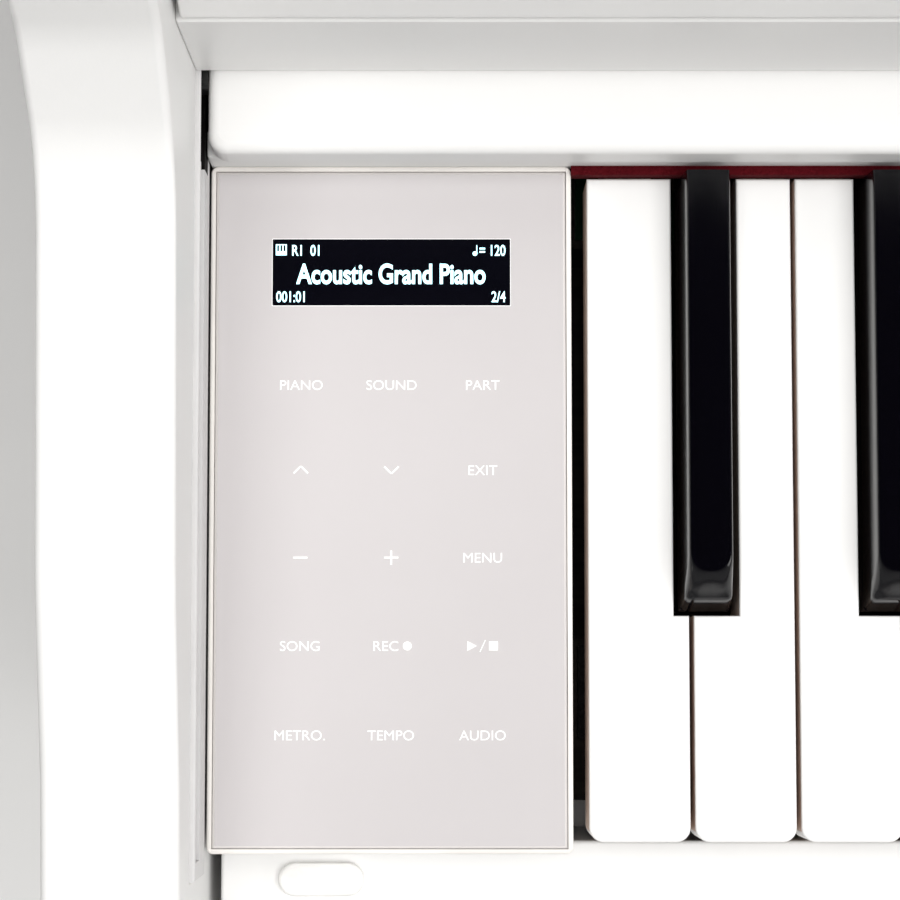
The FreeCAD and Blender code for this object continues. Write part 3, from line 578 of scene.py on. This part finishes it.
┄┄┄┄┄┄┄┄┄┄
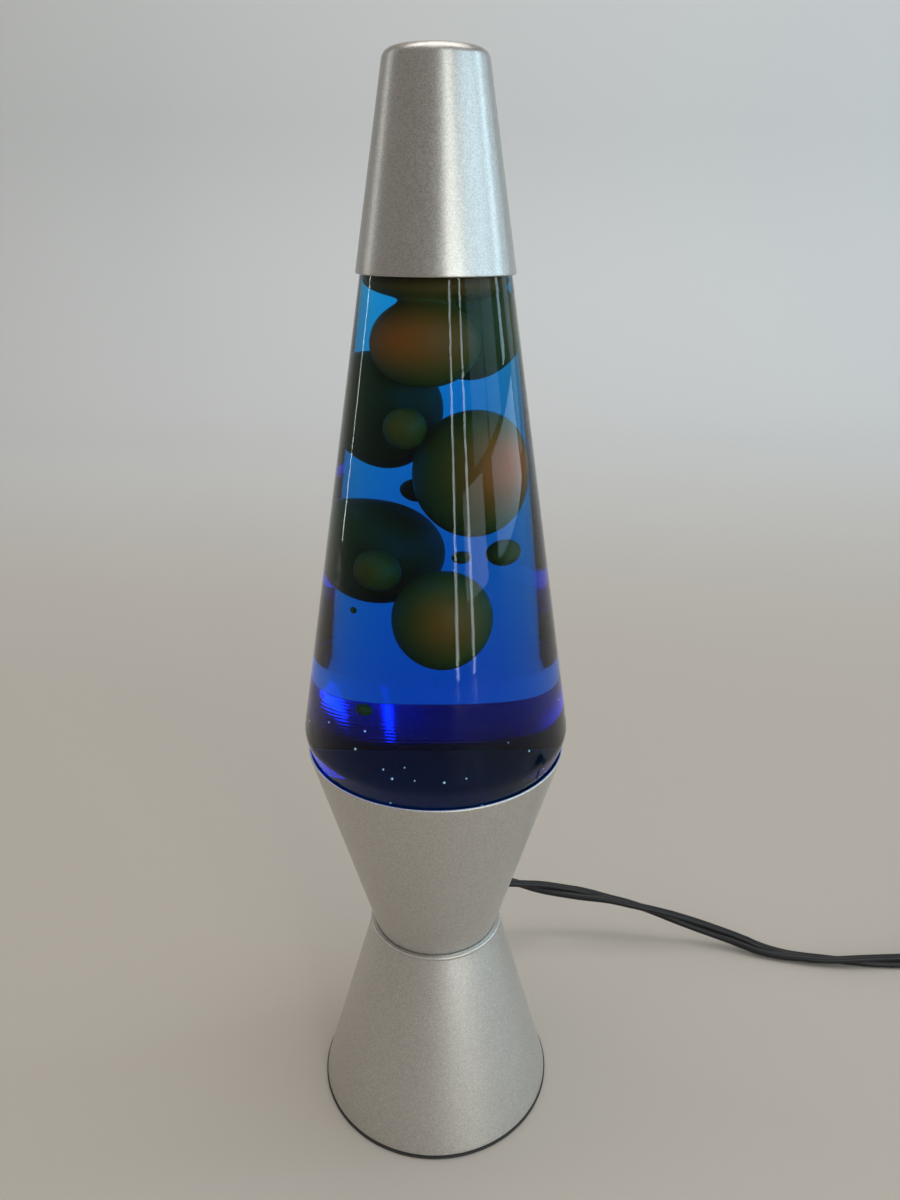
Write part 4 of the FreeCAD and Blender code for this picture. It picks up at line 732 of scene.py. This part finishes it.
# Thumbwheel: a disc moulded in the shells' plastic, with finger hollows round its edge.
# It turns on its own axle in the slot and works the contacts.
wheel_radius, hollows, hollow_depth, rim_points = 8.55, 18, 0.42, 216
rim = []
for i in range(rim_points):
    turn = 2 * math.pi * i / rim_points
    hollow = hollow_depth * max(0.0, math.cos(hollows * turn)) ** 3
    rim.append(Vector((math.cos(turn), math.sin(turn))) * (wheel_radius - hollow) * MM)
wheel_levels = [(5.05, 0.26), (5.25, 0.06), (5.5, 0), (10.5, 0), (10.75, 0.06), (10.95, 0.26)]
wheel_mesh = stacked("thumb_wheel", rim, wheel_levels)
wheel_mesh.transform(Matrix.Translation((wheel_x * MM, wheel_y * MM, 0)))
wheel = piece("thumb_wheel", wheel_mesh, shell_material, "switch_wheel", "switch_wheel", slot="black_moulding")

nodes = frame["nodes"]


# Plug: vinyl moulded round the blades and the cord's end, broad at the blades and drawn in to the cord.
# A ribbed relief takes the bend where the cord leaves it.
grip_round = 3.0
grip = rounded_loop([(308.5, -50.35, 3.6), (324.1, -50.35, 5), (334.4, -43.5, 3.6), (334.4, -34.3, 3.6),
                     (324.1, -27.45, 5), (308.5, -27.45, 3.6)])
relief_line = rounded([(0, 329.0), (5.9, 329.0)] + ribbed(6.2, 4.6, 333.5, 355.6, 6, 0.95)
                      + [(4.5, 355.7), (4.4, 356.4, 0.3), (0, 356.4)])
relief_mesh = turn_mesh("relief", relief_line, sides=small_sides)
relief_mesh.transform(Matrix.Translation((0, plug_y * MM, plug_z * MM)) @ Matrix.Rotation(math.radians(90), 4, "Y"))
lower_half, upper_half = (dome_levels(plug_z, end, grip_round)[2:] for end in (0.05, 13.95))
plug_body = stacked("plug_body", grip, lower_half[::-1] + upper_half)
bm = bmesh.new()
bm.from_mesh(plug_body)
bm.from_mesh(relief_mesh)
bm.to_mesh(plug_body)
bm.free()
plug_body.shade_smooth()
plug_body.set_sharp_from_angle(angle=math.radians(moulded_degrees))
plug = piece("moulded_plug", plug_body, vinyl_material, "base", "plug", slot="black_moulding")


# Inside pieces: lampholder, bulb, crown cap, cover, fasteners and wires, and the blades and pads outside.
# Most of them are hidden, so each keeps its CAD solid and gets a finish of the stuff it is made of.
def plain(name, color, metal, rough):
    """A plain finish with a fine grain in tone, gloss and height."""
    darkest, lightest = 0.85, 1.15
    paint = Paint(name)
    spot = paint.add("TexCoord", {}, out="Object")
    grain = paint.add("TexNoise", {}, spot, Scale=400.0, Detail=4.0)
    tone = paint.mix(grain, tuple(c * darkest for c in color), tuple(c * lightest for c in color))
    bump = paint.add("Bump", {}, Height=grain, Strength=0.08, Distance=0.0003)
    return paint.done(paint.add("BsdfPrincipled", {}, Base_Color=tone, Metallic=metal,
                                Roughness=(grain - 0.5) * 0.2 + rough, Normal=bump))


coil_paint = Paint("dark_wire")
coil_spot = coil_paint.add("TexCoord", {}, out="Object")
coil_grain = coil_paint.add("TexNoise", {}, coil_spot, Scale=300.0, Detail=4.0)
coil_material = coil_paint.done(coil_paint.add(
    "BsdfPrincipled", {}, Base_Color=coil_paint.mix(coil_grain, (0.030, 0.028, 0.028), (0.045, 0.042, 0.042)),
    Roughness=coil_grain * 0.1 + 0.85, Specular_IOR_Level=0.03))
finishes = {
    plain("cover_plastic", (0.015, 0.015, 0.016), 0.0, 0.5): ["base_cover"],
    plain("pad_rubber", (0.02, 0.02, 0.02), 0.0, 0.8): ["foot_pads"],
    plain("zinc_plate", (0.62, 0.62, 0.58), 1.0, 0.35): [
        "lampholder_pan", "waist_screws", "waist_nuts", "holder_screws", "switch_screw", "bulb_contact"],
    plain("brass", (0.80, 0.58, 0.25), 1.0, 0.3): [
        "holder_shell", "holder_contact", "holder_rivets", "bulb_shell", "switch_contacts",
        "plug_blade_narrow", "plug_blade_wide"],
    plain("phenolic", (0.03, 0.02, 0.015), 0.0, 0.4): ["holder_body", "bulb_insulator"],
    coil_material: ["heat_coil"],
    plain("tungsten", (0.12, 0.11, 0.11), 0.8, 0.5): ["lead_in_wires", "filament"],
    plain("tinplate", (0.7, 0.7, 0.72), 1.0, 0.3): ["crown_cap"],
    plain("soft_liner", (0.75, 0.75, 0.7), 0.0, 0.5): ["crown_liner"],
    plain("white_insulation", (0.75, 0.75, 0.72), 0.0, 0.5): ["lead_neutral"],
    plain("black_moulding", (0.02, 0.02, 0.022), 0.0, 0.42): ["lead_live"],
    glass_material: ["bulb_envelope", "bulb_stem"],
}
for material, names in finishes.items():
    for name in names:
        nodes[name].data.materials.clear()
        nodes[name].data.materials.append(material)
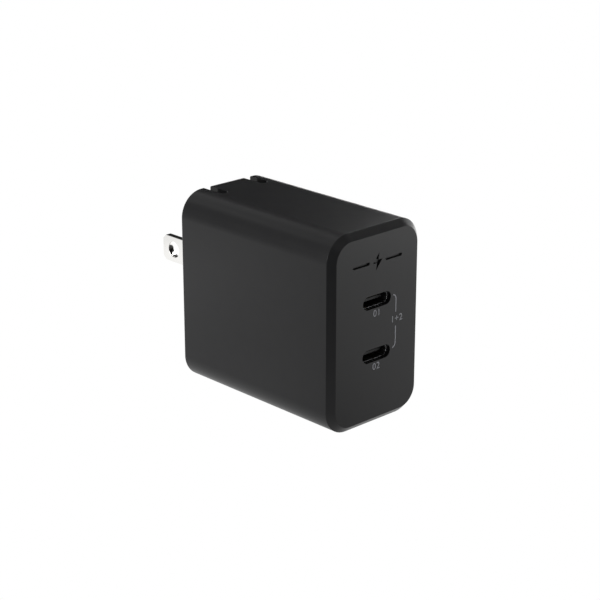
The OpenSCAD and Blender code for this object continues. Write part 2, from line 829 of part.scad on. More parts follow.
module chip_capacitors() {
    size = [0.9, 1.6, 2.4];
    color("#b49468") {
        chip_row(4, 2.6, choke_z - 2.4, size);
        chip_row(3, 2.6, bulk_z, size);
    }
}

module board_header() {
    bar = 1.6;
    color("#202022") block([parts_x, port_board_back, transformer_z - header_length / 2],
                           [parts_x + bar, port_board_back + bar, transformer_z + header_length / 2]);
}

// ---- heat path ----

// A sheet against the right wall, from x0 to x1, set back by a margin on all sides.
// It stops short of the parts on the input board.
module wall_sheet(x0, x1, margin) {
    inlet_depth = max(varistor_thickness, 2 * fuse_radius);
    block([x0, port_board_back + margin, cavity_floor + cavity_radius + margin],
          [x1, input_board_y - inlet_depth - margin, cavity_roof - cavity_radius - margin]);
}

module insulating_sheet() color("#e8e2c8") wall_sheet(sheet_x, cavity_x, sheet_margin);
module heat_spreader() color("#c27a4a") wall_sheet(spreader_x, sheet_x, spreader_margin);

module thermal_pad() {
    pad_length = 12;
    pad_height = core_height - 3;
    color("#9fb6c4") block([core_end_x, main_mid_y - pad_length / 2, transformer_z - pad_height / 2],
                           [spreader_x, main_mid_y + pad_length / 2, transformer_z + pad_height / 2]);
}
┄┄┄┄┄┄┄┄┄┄
Begin at the line that has "The OpenSCAD and", stop after the line that has "---- heat path", and repeat exactly those lines, nothing more.

RESPONSE TO THIS EXERCISE -
The OpenSCAD and Blender code for this object continues. Write part 2, from line 829 of part.scad on. More parts follow.
module chip_capacitors() {
    size = [0.9, 1.6, 2.4];
    color("#b49468") {
        chip_row(4, 2.6, choke_z - 2.4, size);
        chip_row(3, 2.6, bulk_z, size);
    }
}

module board_header() {
    bar = 1.6;
    color("#202022") block([parts_x, port_board_back, transformer_z - header_length / 2],
                           [parts_x + bar, port_board_back + bar, transformer_z + header_length / 2]);
}

// ---- heat path ----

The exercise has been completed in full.